Marklin Candle, owned by Martin and Christine, received a call just this month asking the company to make candles for the pope’s visit to the United States. Marklin created commemorative candles for Wednesday’s Mass at the Basilica of the National Shrine of the Immaculate Conception in Washington, D.C., altar candles for the Mass at Madison Square Garden in New York City and a special liturgical candle for the ceremony at Ground Zero.

“Pope Francis, however, asked that those candles be plain and unadorned in keeping with his style,” Martin Marklin said of the dozen altar candles the company made for the Madison Square Garden Mass. These candles will be lit before Pope Francis begins Mass, Markin said.

It’s the candle that will be used in New York City on Friday morning that holds the most significance for Marklin.

“What’s unique about the candle . . . for Ground Zero is that is a candle he himself will personally light. So that’s a big deal,” he said.

The 9-pound hand-decorated candle took several days to make. It is made from 51 percent beeswax, which meets a past requirement of the Catholic Church for its liturgical candles. The candle is adorned with the papal coat of arms and includes 22-karat gold leaf, the decoration of the candle. Near the top, stanchions were added for a hand blown glass globe to protect the flame from the wind when it is lit outside.

Marklin called the candle priceless but said it cost hundreds of dollars to make.

“There’s a lot of logistics that go into actually just orchestrating this one candle. People will look upon that day and not think anything, all that went into the production and fabricating of this one candle,” he said. “The altars and the chasubles and the chalices and all that stuff is designed months in advance. We candlemakers, we’re in the bottom. We actually didn’t get the call until just two or three weeks ago.”

Marklin became a candlemaker in his teens. He went to the seminary at age 13 and first made a liturgical candle as a high school sophomore when the woman who had made candles at his parish stopped. Three decades later, Marklin has moved from his parents’ basement in St. Louis to an 11-acre property in Contoocook.

He has previously made candles for papal visits to the United States. Marklin Candle created a candle in 2008 for Pope Benedict XVI and in 1995 for Pope John Paul II. But this one holds special meaning for the Marklin family.

“Christine’s parents were in New York in the Empire State Building on 9/11. So that day has particular significance for us, as it does for many Americans,” Martin Marklin said.

On the bottom of the candle, Martin and Christine added a personal touch: the initials of their four children, Matthias, Judith, Simeon and Anna. The Marklin family made the same mark on the candle used by Pope Benedict XVI as well.

“I think the thing is we all want a life that is better for our children and our children’s children. It’s a way to keep our children in front of us.

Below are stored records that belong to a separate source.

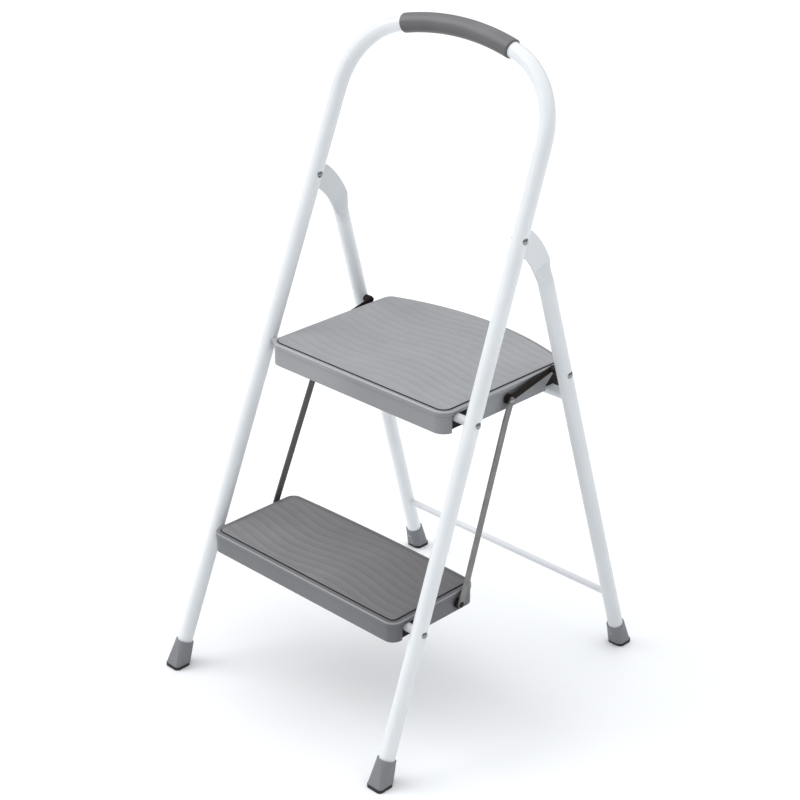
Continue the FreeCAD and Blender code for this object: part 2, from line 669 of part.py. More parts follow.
def platform_edges(which, inset):
    """Outline of a step's deck moved inwards by inset: rounded corners and a bowed rear edge."""
    half = value(which + "_half_width") - inset
    front = value(which + "_front") + inset
    crown = value(which + "_crown_radius") - inset
    crown_centre = value(which + "_rear") - value(which + "_crown_radius")
    front_corner = max(value(which + "_front_corner") - inset, value("least_corner"))
    rear_corner = max(value("rear_corner") - inset, value("least_corner"))
    corner_x = half - rear_corner
    corner_y = crown_centre + math.sqrt((crown - rear_corner) ** 2 - corner_x ** 2)
    splay = math.atan2(corner_x, corner_y - crown_centre)
    rear_end = Vector(crown * math.sin(splay), crown_centre + crown * math.cos(splay), 0)

    def on_corner(x, y, radius, angle):
        return Vector(x + radius * math.cos(angle), y + radius * math.sin(angle), 0)

    def left(point):
        return Vector(-point.x, point.y, 0)

    front_y = front + front_corner
    front_x = half - front_corner
    quarter = math.pi / 2
    side_front = Vector(half, front_y, 0)
    side_rear = Vector(half, corner_y, 0)
    front_right = Vector(front_x, front, 0)
    front_middle = on_corner(front_x, front_y, front_corner, -quarter / 2)
    rear_middle = on_corner(corner_x, corner_y, rear_corner, (quarter - splay) / 2)
    return [
        Part.LineSegment(left(front_right), front_right),
        Part.Arc(front_right, front_middle, side_front),
        Part.LineSegment(side_front, side_rear),
        Part.Arc(side_rear, rear_middle, rear_end),
        Part.Arc(rear_end, Vector(0, crown_centre + crown, 0), left(rear_end)),
        Part.Arc(left(rear_end), left(rear_middle), left(side_rear)),
        Part.LineSegment(left(side_rear), left(side_front)),
        Part.Arc(left(side_front), left(front_middle), left(front_right)),
    ]


def at_height(z):
    """Offset of a sketch on the XY plane."""
    return Placement(Vector(0, 0, z), Rotation())


def pivot_notch(which):
    """Notch in a step's side walls for the spacer on its pivot."""
    low = value(which + "_top") - value(which + "_height") - value("wall")
    high = value("spacer_diameter") / 2 + value("side_gap")
    ahead = -value("notch_ahead")
    behind = value("notch_behind")
    return [(ahead, low), (behind, low), (behind, high), (ahead, high)]


def hook_notch():
    """Notch in the upper step's side walls over the rear cross bar."""
    bar = on_rear(value("upper_bar_along")) - UPPER_PIVOT
    low = value("upper_top") - value("upper_height") - value("wall")
    high = value("hook_notch_top")
    ahead = bar.y - value("hook_notch")
    behind = bar.y + value("hook_notch")
    corner = high - value("hook_notch_slope")
    return [(ahead, low), (behind, low), (behind, high), (bar.y, high), (ahead, corner)]


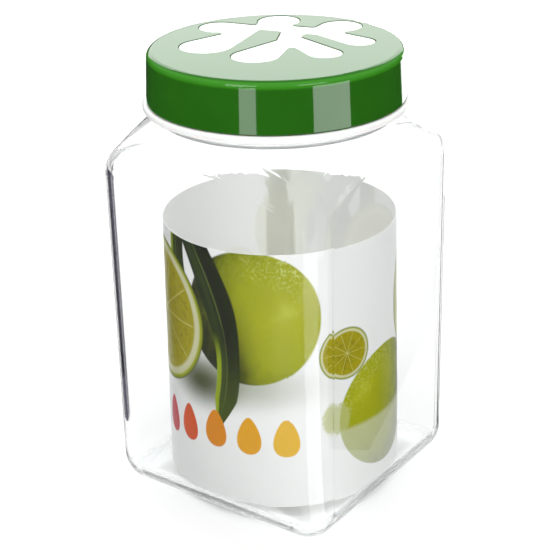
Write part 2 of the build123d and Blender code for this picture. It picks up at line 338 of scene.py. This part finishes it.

I think if we have our children in front of us, on our minds, we’ll make different decisions,” Martin Marklin said. “We want a world to pass onto our children and our children’s children, we as a society need to seek peace.”

Marklin, who will not be in New York this week to see the candle lit, spoke warmly of Pope Francis, who has been the head of the Catholic Church since 2013.

“This is particularly exciting because this pope is shaking things up. . . . There’s an authenticity about this pope,” he said. “I have a good feeling about this pope and what we’re able to do. . . . I think something’s going to happen that’s more than this one candle between Marklin Candle and Pope Francis. Let’s just put it that way.”